Моя лодка была уже на середине реки, я лег ничком и перегнулся через борт. Ловя струю прямо губами, я припал к воде. К моему удивлению, вода ничем не пахла и была вкусная, только чуть солоноватая. Я напился вволю и лег навзничь. Надо мною стояло темное небо, звезды уже усеяли зенит. Начальник порта и навигации Матвей Тимофеевич Сокирдон надсадно кричал в телефон, рапортуя начальнику энского строительства, что катер вот-вот отшвартуется, простоит ночь так, как есть, а разгрузят его, как только займется заря. И все это — и река, и степь, и небо, и телефонный разговор старичка — представлялось чем-то совсем чужим мне, чем-то несуществующим, ненастоящим и неправдоподобным.

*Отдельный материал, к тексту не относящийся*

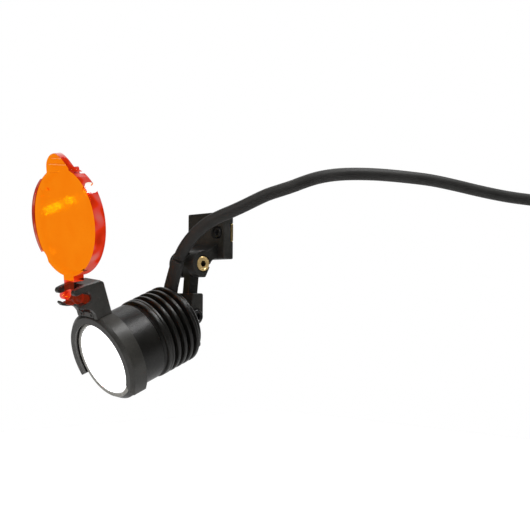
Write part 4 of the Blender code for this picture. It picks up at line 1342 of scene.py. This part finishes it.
@dataclass
class Bracket(SubAssembly):
    """The mounting plate with its lug and fixings, the link and the two pivots."""

    width: float = 15.0
    height: float = 12.0
    thick: float = 3.2
    hinge_ahead: float = 7.6
    hinge_drop: float = 7.3
    lug_nose: float = 3.4
    lug_fillet: float = 2.3
    slot_half: float = 2.27
    lug_half: float = 5.07
    fork_half: float = 3.82
    fork_reach: float = 4.2
    knuckle: float = 2.45
    link_length: float = 13.25
    fork_radius: float = 2.1
    fork_rise: float = 5.8
    arm_front: float = 1.1
    arm_rear: float = 1.6
    fixing_spread: float = 4.6
    fixing_rise: float = 0.8
    pocket_depth: float = 1.4
    pocket_end: float = 1.6
    pocket_shift: float = 0.6
    bush_hole: float = 1.05
    bush_sleeve: float = 1.6
    bush_flange: float = 3.5
    flange_depth: float = 0.8
    shim: float = 1.9
    shim_thick: float = 0.35

    def plate(self) -> None:
        """The plate, its lug with the slot and its screw pockets."""
        half = self.height / 2
        front = -self.thick
        piece = block("mounting_plate", (-self.width / 2, front, -half),
                      (self.width / 2, 0.0, half), HOME)
        rounded(piece, 0.35, 4)
        below = -half + 0.15
        fillet = self.lug_fillet
        outline = [(front + 0.8, -1.9), (front, -1.9), (front - 0.45, -2.35),
                   *arc((-self.hinge_ahead, -self.hinge_drop), self.lug_nose, 70.0, 282.0, 44),
                   *arc((front - 0.1, below - fillet), fillet, 180.0, 90.0, 12),
                   (front + 0.8, below)]
        lug = wedge("lug", outline, -self.lug_half, self.lug_half, HOME)
        fuse(piece, rounded(lug, 0.22))
        hinge = self.frames.hinge
        axis = hinge @ ALONG_X
        reach = self.knuckle + 0.35
        cut(piece,
            block("slot", (-self.slot_half, -10.0, -10.0), (self.slot_half, reach, reach), hinge),
            rod("bore", PIVOT_BORE, -10.0, 10.0, axis, 32),
            rod("head_recess", 2.15, self.lug_half - 1.85, self.lug_half + PAST, axis, 64),
            pressed("nut_recess", hexagon(4.5), -self.lug_half - PAST, 1.75 - self.lug_half, axis))
        for side in (-1, 1):
            at = shifted(side * self.fixing_spread, 0.0, self.fixing_rise)
            pocket = [*arc((self.pocket_shift, 0.0), self.pocket_end, -90.0, 90.0, 24),
                      *arc((-self.pocket_shift, 0.0), self.pocket_end, 90.0, 270.0, 24)]
            cut(piece, pressed("pocket", pocket, front - PAST, front + self.pocket_depth, at),
                rod("fixing_hole", self.bush_hole, -6.0, 3.0, at, 32),
                rod("bush_bore", self.bush_sleeve + CLEARANCE, -1.55, PAST, at, 48),
                rod("bush_seat", self.bush_flange + CLEARANCE, -1.05, PAST, at, 64))
        self.done(rounded(piece, *FINE_EDGE), MOULDED, "mount", "mount_block")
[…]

Старичок закончил телефонный разговор, что-то неодобрительно проворчал, затем сердито крикнул мне:
— Товарищ инженер! Не прохлаждайтесь на реке, это вам не Днепр, вечером как раз схватите ревматизм!
Я послушно сел и поплыл назад. Скорпионы, бруцеллез, ревматизм — я уже начинал к этому привыкать.
Когда я отдал весло и пошел к своему рюкзаку, старичок крикнул мне еще вдогонку:
— Смотрите, потеплей укройтесь на ночь, а то еще окочуритесь, коли ночью да вдруг ударит мороз.